В то же время я достаточно хорошо говорил по-французски и выступал в качестве переводчика, особенно позднее, в армии.
В 1916 году фронты были заморожены. Все больше и больше людей призовут на военную службу. У меня был друг. Прямо сейчас я не помню его имени. Фамилия была Кнопф. Позднее я расскажу о нем подробнее. Мы решили идти добровольцами в армию до того, как нас призовут на службу. Он выбрал бригаду снабжения и был убит случайно. Я выбрал батальон, который работал с цеппелинами, дирижаблями, которые, в действительности, играли в войне ничтожную роль.
Сержант моего взвода скорее любил меня. Я производил на него впечатление тем, что был студентом медицинского факультета. "В любом случае долго здесь оставаться вы не можете. Вас нужно перевести в медицинский корпус". Но еще большее впечатление я производил умением стрелять. Когда капитан производил инспекцию, он ставил меня к стенду для стрельбы. По правде сказать в положении лежа с поддержкой я стрелял хорошо, но в положении стоя у меня не было устойчивости.
Безобразнейшая вещь случилась с нашим лейтенантом. Чтобы финансировать войну император выдвинул лозунг "Отдаю золото для железа". Однажды нам пообещали увольнительную за каждую золотую монету, которую мы принесем. В конце концов, я скопил четыре десятимарковые золотые монеты. Когда я попросил увольнительную, меня отослали к лейтенанту, и я услышал в ответ: "Не будь нахалом, ты — свинья! Ты должен быть счастлив служить своей родине! Кругом марш!". У меня было несколько стычек такого рода с немецкими офицерами. Ни одна нация в мире не может быть под стать этому смотрящему сквозь монокль высокомерию.

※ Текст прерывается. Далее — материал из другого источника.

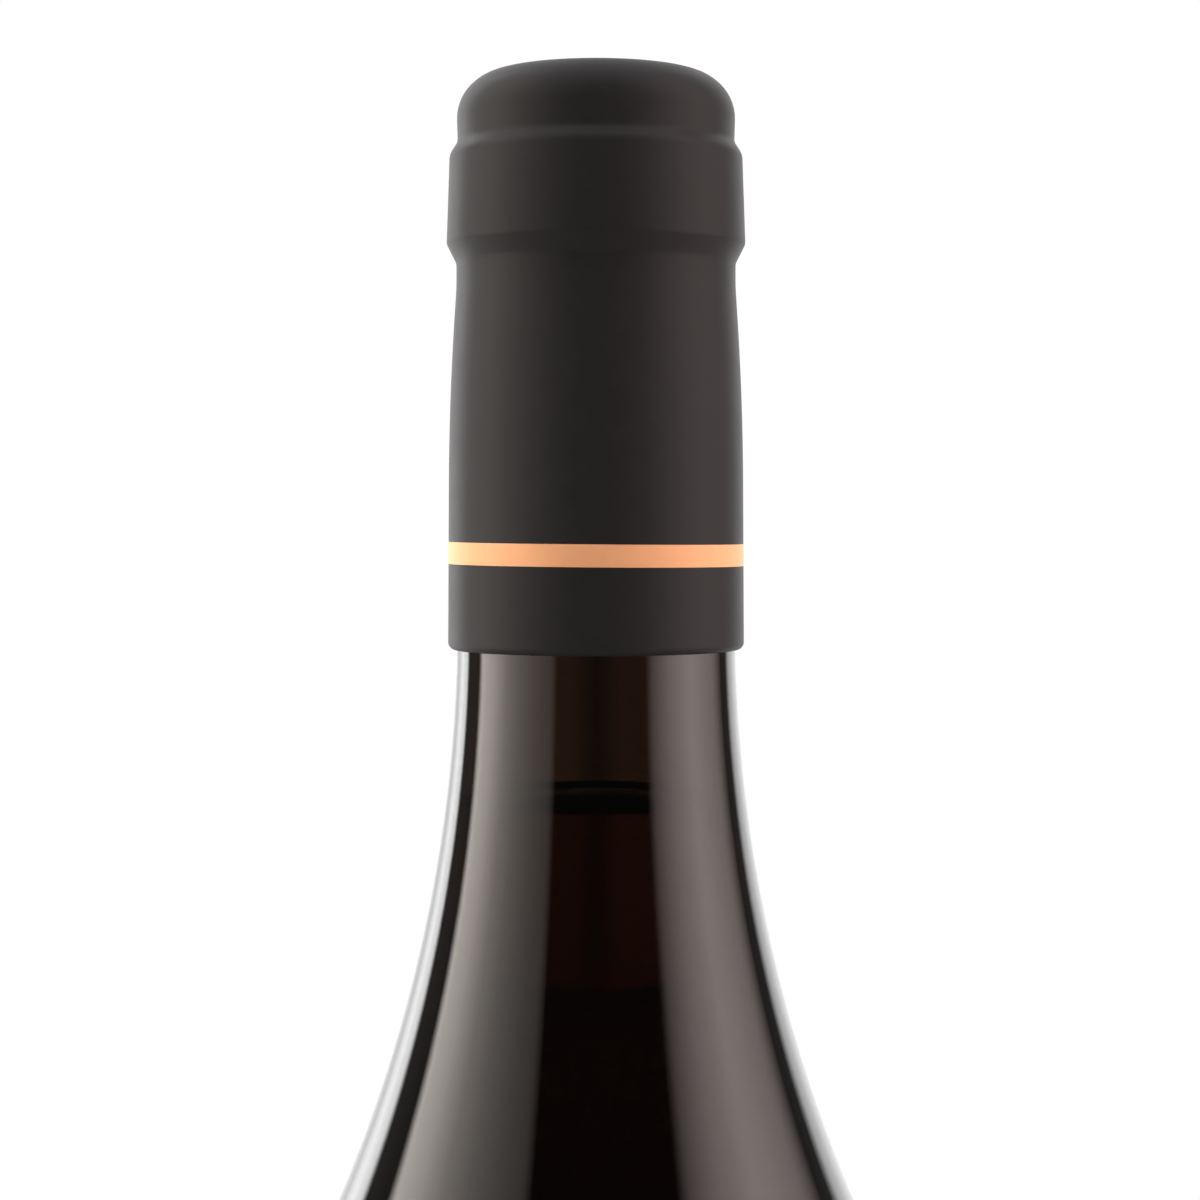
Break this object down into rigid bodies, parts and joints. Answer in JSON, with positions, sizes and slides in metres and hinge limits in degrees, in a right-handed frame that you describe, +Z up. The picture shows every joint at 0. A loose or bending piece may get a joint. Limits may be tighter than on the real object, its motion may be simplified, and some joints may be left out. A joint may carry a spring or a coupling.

Изложение военных событий утомило меня и наскучило, мне хочется чего-то такого, что могло бы меня возбудить. Немного теории, немного житейской практики, но я придерживаюсь своего обещания писать только то, что приходит в голову. В конце концов, никто не может определить последовательность, в которой возникает это дерьмо.
В природе существует закон и порядок. Фекалии являются накопленными неиспользованными или бесполезными остатками нашей пищи, и появляются они более или менее в порядке поступления. Разница между потребляемой пищей и фекалиями используется организмом для питания. Она ассимилируется, становится частью "Я". Переход из ВЗ к ЯЗ завершается.
Одной из причин, по которой система Фрейда не работает, является пропуск факта ассимиляции. Фрейд застрял на интеллекте каннибалов, воображающих, что поедание храброго воина придаст им мужество.
У Фрейда были оральная зона и анальная зона, но ничего между ними. Я давно отошел от такого деления. Мне нравится "Оно*. Оно старо, как школьная композиция — оральная и анальная зоны — старо, старо, старо. Почему вы не можете тут же сказать: Фрейд, у тебя есть рот и задний проход. И большой рот, у меня такой же. У тебя есть задний проход, и у меня. Мы оба — напыщенные ослы, слишком серьезно воспринимающие себя. Мы должны создавать для человечества большие теории.
С меня хватит. Давайте бросим пустое в суперпомойный ящик, потом также поступим и с ним.
Удачник: "Фритц, ты не можешь сделать это. Еще одна неоконченная рукопись! Будут читатели или нет, будет издатель или нет, но у тебя есть новые образы и открытия. А если это будет полезно другим?"